Le couple s’est brièvement reformé en août 2017 puis Mme [G] portait plainte à nouveau le 3 novembre 2017, relatant une scène d’appréhension physique par laquelle M. [Y] s’emparait de son téléphone. Mme [G] terminait sa narration en évoquant leurs relations financières, M. [Y] lui reprochant des dettes relatives à des loyers, des prêts et intéressant la voiture, invoquant avoir fait une reconnaissance de dette au mois de mai car elle voulait tellement en finir avec ses reproches concernant les dettes, ce que le premier juge a estimé être la manifestation de la volonté d’acheter sa tranquillité et de calmer M. [Y].
Toutefois, outre les caractéristiques intrinsèques de la reconnaissance de dette évoquées ci-dessus, exclusives de toute manifestation de pression, Mme [G] en a partiellement exécuté les termes à plusieurs reprises en procédant à des virements de la somme de 300 € les 06 juin 2017, 03 juillet 2017, 02 août 2017, 01 septembre 2017 et 04 octobre 2017. Elle confirmait ainsi la valeur qu’elle attachait à la reconnaissance de dette du 15 mai 2017, de telle sorte que le comportement de Mme [G] excluait toute contrainte puisque les paiements étaient réalisés tant avant qu’après que les concubins ont repris la vie commune.
Il n’est en définitive nullement établi que la reconnaissance de dette a été rédigée sous l’effet d’une contrainte (les attestations qualifiables de moralité produites de part et d’autres n’apportant rien à la caractérisation de violence au sens des textes précités pas plus que la prise médicamenteuse par Mme [G] pendant le temps suivant les deux épisodes paroxystiques de mars et de novembre 2017) alors que Mme [G] ne craignait aucun mal considérable et n’était pas dans un état de dépendance envers M.[Y] autre qu’affective manifestée par des troubles cyclothymiques qui n’existaient pas lors de la rédaction et l’exécution partielle de la reconnaissance de dette.
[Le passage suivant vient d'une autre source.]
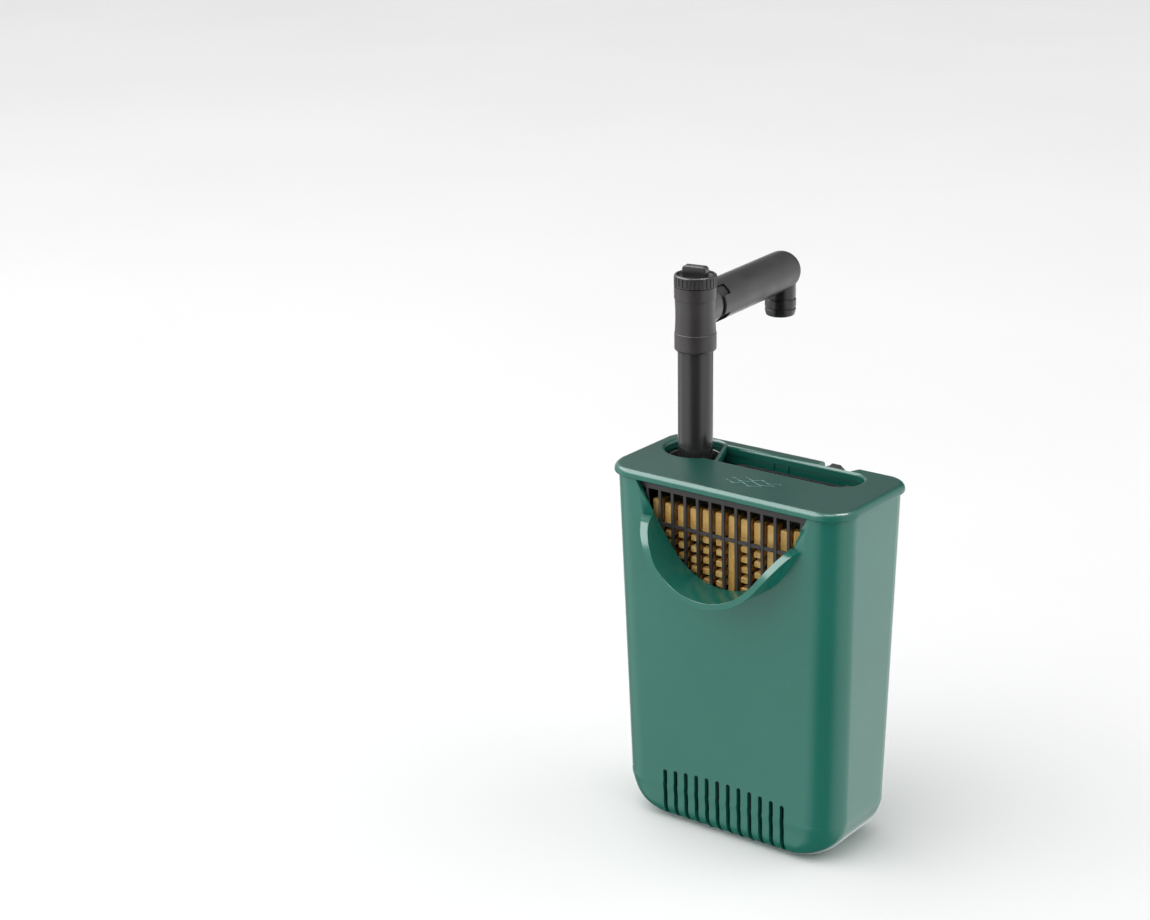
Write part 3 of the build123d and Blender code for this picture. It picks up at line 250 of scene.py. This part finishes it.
def carbon():
    """Black granules, dusty between their faces."""
    shader = Shader("carbon")
    cells = shader.node("ShaderNodeTexVoronoi", {"Vector": shader.place, "Scale": 420.0}).outputs["Distance"]
    colour = shader.mix(shader.spread(cells, 0, 1, 0.1, 0.6), rgb(0.008, 0.008, 0.008), rgb(0.035, 0.034, 0.033))
    gloss = shader.spread(cells, 0.35, 0.8, 0.0, 0.5)
    return shader.use(Base_Color=colour, Roughness=gloss, Normal=shader.bump(cells, 0.6, 0.0006))


def speckled_core():
    """Black porous foam with pale specks."""
    shader = Shader("speckled_core", Specular_IOR_Level=0.3)
    cells = shader.node("ShaderNodeTexVoronoi", {"Vector": shader.place, "Scale": 900.0}).outputs["Distance"]
    specks = shader.spread(shader.noise(1100.0, 3.0), 0.0, 1.0, 0.62, 0.74)
    colour = shader.mix(specks, rgb(0.012, 0.012, 0.012), rgb(0.16, 0.16, 0.17))
    gloss = shader.spread(cells, 0.5, 0.8, 0.0, 0.6)
    return shader.use(Base_Color=colour, Roughness=gloss, Normal=shader.bump(cells, 0.6, 0.0004))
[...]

Aucune dépendance économique ne résulte du dossier, Mme [G], aide soignante, disposant de revenus et d’un logement propre. Quant à la prise en compte du sexe de la victime, il nécessite de prendre pour postulat la faiblesse de la femme, en toutes circonstances, ce que la cour ne peut envisager.
Les violences dans les termes des articles 1140 et 1143 du code civil n’étant pas constituées, le consentement à la reconnaissance de dette étant plein et entier, le jugement sera réformé et Mme [G] sera condamnée à payer à M. [Y] la somme de 6700 € restant due sur les causes de la reconnaissance de dette, avec intérêts au taux légal à compter de l’assignation du 29 juillet 2019 et capitalisation des intérêts dans les termes légaux, la somme ne faisant l’objet d’aucune contestation.
Mme [G], partie perdante au sens de l’article 696 du code de procédure civile, supportera les dépens de première instance et d’appel.
PAR CES MOTIFS
statuant contradictoirement, par arrêt mis à disposition au greffe
Infirme le jugement dans toutes ses dispositions
Condamne Mme [S] [G] à payer à M. [F] [Y] la somme de 6700 € avec intérêts au taux légal à compter du 29 juillet 2019.
Prononce la capitalisation des intérêts dans les termes de l’article 1343-2 du code civil.
Condamne Mme [S] [G] aux dépens de première instance et d’appel, avec pour ces derniers, distraction au profit de l’avocat qui affirme son droit au recouvrement direct.
Dit n’y avoir lieu à application des dispositions de l’article 700 du code de procédure civile.